The company demanded that the court should annul the decision and argued that the planned establishment would not lead to agricultural land being permanently taken out of production. On the contrary the company referred to the possibilities of combining agriculture and solar energy production in the same place through different sorts of cultivation or grazing, which according to the company also gives positive effects for absorption of carbon dioxide and biodiversity. The company also stated that the facility is meant to be operated around 30 years because of the solar cell panels limited lifespan and that the land thereafter can be restored for conventional agricultural use. Due to this the establishment constitutes a temporary, rather than permanent, claim of the land in question. In addition it would mean a strong contribution of renewable energy, which both according to earlier court practice and the increasing need for electricity constitutes a significant public interest.
The court’s decision
The court starts off by stating that the establishment of a solar cell plant is not covered by the permit or report obligations in the Environmental Code. However, the operation may alter the natural environment and shall therefore be reported for consultation. The consultation process is however not a complete assessment of permissibility but shall refer only to harm to the natural environment. The decision from the County Administrative Board states that the measures taken by the company in protection of the natural environment are sufficient. Even though the term harm on the natural environment has been given a broad meaning in court practice questions regarding usage of agricultural land is outside the County Administrative Board’s scope of application and shall therefore not be considered in this case. The court states that there is no legal possibility for the County Administrative Board to prohibit the solar park within a procedure of consultation solely based on the loss of usable agricultural land and finds no other reasons to prohibit the establishment.

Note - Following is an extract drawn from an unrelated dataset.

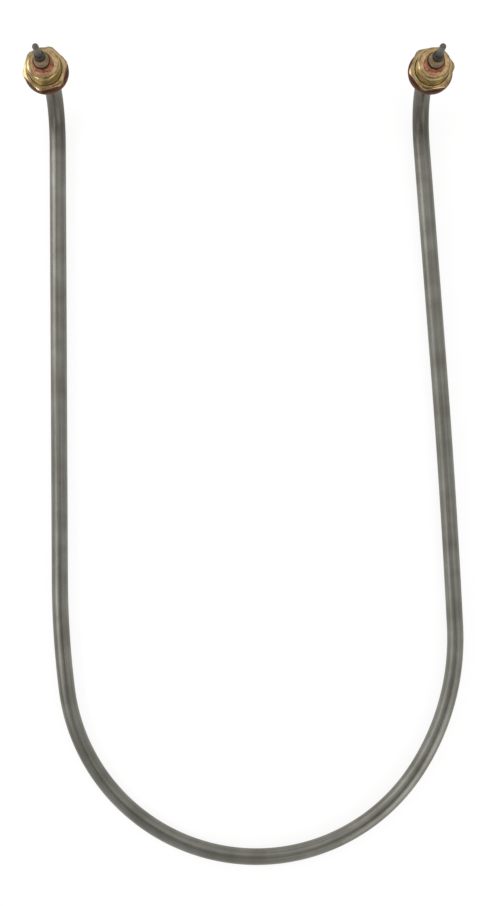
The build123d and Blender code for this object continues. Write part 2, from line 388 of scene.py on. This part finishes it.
# Gaskets: flat washers punched from red-brown silicone sheet, squeezed a little between the collar
# and the nut, so their rims bulge. The rubber is matt, clouded in patches of 2 mm, with a 0.2 mm grain.
gasket_radius = 10.4
gasket_hole = 7.95
gasket_top = 45.1
rim_edge = 0.3
rim_bulge = 0.08
rim_rise = 0.25
silicone, tree, shader = new_material("silicone_rubber", 0.0, 0.65)
spun = add_node(tree, "Attribute", attribute_name="on_lathe").outputs["Vector"]
cloud = add_node(tree, "TexNoise", {"Vector": spun, "Scale": 0.5 / mm, "Detail": 4.0})
grain = add_node(tree, "TexNoise", {"Vector": spun, "Scale": 5.0 / mm, "Detail": 2.0})
tone = add_node(tree, "ValToRGB", {"Fac": cloud.outputs["Fac"]},
                stops=[(0.3, "#4b2d20"), (0.5, "#5d3a2b"), (0.75, "#714b39")])
tree.links.new(tone.outputs["Color"], shader.inputs["Base Color"])
relief = add_node(tree, "Bump", {"Height": grain.outputs["Fac"], "Strength": 0.25, "Distance": 0.05 * mm})
tree.links.new(relief.outputs["Normal"], shader.inputs["Normal"])

for side, axis in fittings.items():
    gasket = lathe([(gasket_hole, seat_height), (gasket_radius - rim_edge, seat_height),
                    (gasket_radius - rim_bulge, seat_height + rim_rise),
                    (gasket_radius, (seat_height + gasket_top) / 2),
                    (gasket_radius - rim_bulge, gasket_top - rim_rise),
                    (gasket_radius - rim_edge, gasket_top), (gasket_hole, gasket_top)])
    set_on_axis(gasket, axis)
    add_piece(gasket, side + "_gasket", [silicone], smooth_angle=50)


# Nuts: hexagonal, 19 mm across flats, cut from brass bar with the corners turned down and both faces
# chamfered. The faces are bright from the lathe. The flats and turned-down corners are painted dark brown as
# painted shade and a dark reflection.
nut_top = 50.6
nut_flats = 19.0
nut_corner = 10.5
nut_face = 8.9
nut_hole = 7.85
nut_mouth = 8.1
countersink = 0.25
worn_edge = 0.12
chamfer_drop = (nut_corner - nut_face) * math.tan(math.radians(30))
tightened = {"left": 16, "right": 9}


def mill_flats(blank, across, first):
    """Cuts six flats on a turned blank; their faces take the second material."""
    for side in range(6):
        normal = level_way(first + 60 * side)
        cut = bmesh.ops.bisect_plane(blank, geom=blank.verts[:] + blank.edges[:] + blank.faces[:],
                                     plane_co=normal * across / 2 * mm, plane_no=normal,
                                     clear_outer=True, dist=cut_width)["geom_cut"]
        edges = [g for g in cut if isinstance(g, bmesh.types.BMEdge)]
        for face in bmesh.ops.edgenet_fill(blank, edges=edges)["faces"]:
            face.material_index = 1
    bmesh.ops.recalc_face_normals(blank, faces=blank.faces[:])


# Flats and turned-down corners: the same brass, painted dark brown as painted shade and a painted dark
# reflection, with a brown specular tint, clouded in patches of 2 mm, with draw lines 0.4 mm wide and 6 mm
# long, and not machined.
flats_painted_shade_brass, tree, shader = new_material("brass_bar_painted_shade", 0.7, 0.36, Specular_Tint=colour("#a8743c"))
spun = add_node(tree, "Attribute", attribute_name="on_lathe").outputs["Vector"]
cloud = add_node(tree, "TexNoise", {"Vector": spun, "Scale": 0.42 / mm, "Detail": 4.0})
drawn = add_node(tree, "Mapping", {"Vector": spun, "Scale": (2.6 / mm, 2.6 / mm, 0.16 / mm)})
lines = add_node(tree, "TexNoise", {"Vector": drawn.outputs["Vector"], "Scale": 1.0, "Detail": 3.0})
tone = add_node(tree, "ValToRGB", {"Fac": cloud.outputs["Fac"]},
                stops=[(0.3, "#4a2f11"), (0.55, "#66441b"), (0.75, "#835e2c")])
lined = add_node(tree, "ValToRGB", {"Fac": lines.outputs["Fac"]}, stops=[(0.3, "#d0c8bc"), (0.7, "#ffffff")])
skin = add_node(tree, "Mix", {"Factor": 1.0, "A": tone.outputs["Color"], "B": lined.outputs["Color"]},
                data_type="RGBA", blend_type="MULTIPLY")
tree.links.new(skin.outputs["Result"], shader.inputs["Base Color"])
relief = add_node(tree, "Bump", {"Height": lines.outputs["Fac"], "Strength": 0.3, "Distance": 0.04 * mm})
tree.links.new(relief.outputs["Normal"], shader.inputs["Normal"])

for side, axis in fittings.items():
    nut = lathe([(nut_mouth, gasket_top), (nut_face, gasket_top), (nut_corner, gasket_top + chamfer_drop),
                 (nut_corner, nut_top - chamfer_drop), (nut_face, nut_top), (nut_mouth, nut_top),
                 (nut_hole, nut_top - countersink), (nut_hole, gasket_top + countersink)])
    # The turned-down corners take the dark finish of the flats: painted shade over their reflection of the
    # floor.
    for face in nut.faces:
        if abs(face.normal.z) < 0.1 and face.calc_center_median().xy.length > nut_face * mm:
            face.material_index = 1
    mill_flats(nut, nut_flats, 30 + tightened[side])
    flats = [face for face in nut.faces if face.material_index == 1]
    bmesh.ops.bevel(nut, geom=list({edge for face in flats for edge in face.edges}), offset=worn_edge * mm,
                    offset_type="OFFSET", segments=2, profile=0.5, affect="EDGES", material=-1)
    set_on_axis(nut, axis)
    add_piece(nut, side + "_nut", [turned_brass, flats_painted_shade_brass])


# Brazed joints: a fillet of copper-red filler run in between the bushing's end face and the tube.
# It froze uneven, a little fuller on one side, and heat has left it matt, in blotches of 1.4 mm.

# Outline of the fillet: radius, and height above the end face.
fillet = ((4.0, 0), (5.3, 0), (4.9, 0.2), (4.5, 0.55), (4.28, 1.15), (4.14, 1.9), (4.06, 2.7), (4.0, 3.3))
# Where round the tube each fillet is fullest, in degrees, and which run of lumps it has.
pooled = {"left": (300, 3.0), "right": (235, 8.0)}
# Shares of the outline's width: all round, more on the full side and less opposite, and in lumps.
kept_width = 0.75
swell = 0.35
lumps = 0.3
lumps_round = 1.6
lumps_up = 0.4
filler, tree, shader = new_material("copper_braze_filler", 0.6, 0.45)
spun = add_node(tree, "Attribute", attribute_name="on_lathe").outputs["Vector"]
cloud = add_node(tree, "TexNoise", {"Vector": spun, "Scale": 0.7 / mm, "Detail": 5.0, "Roughness": 0.6})
tone = add_node(tree, "ValToRGB", {"Fac": cloud.outputs["Fac"]},
                stops=[(0.36, "#5a3320"), (0.43, "#955c42"), (0.55, "#b0765a"), (0.72, "#c0917a")])
tree.links.new(tone.outputs["Color"], shader.inputs["Base Color"])
dull = add_node(tree, "MapRange", {"Value": cloud.outputs["Fac"], "To Min": 0.6, "To Max": 0.35})
tree.links.new(dull.outputs["Result"], shader.inputs["Roughness"])
relief = add_node(tree, "Bump", {"Height": cloud.outputs["Fac"], "Strength": 0.4, "Distance": 0.2 * mm})
tree.links.new(relief.outputs["Normal"], shader.inputs["Normal"])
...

The judgement from the Land and Environment Court is another example of when solar cell parks are first stopped by the County Administrative Board and then allowed in a following judicial proceeding. For another example, please read one of our previously published articles here. This new recent case is of fundamental interest since it involves a very large area in a time where the need for renewable energy is perhaps more substantial than ever. It remains to be seen if the judgement is appealed and what the outcome of a proceeding in the highest court would be. Lindahl’s energy and environment groups pay close attention to the development.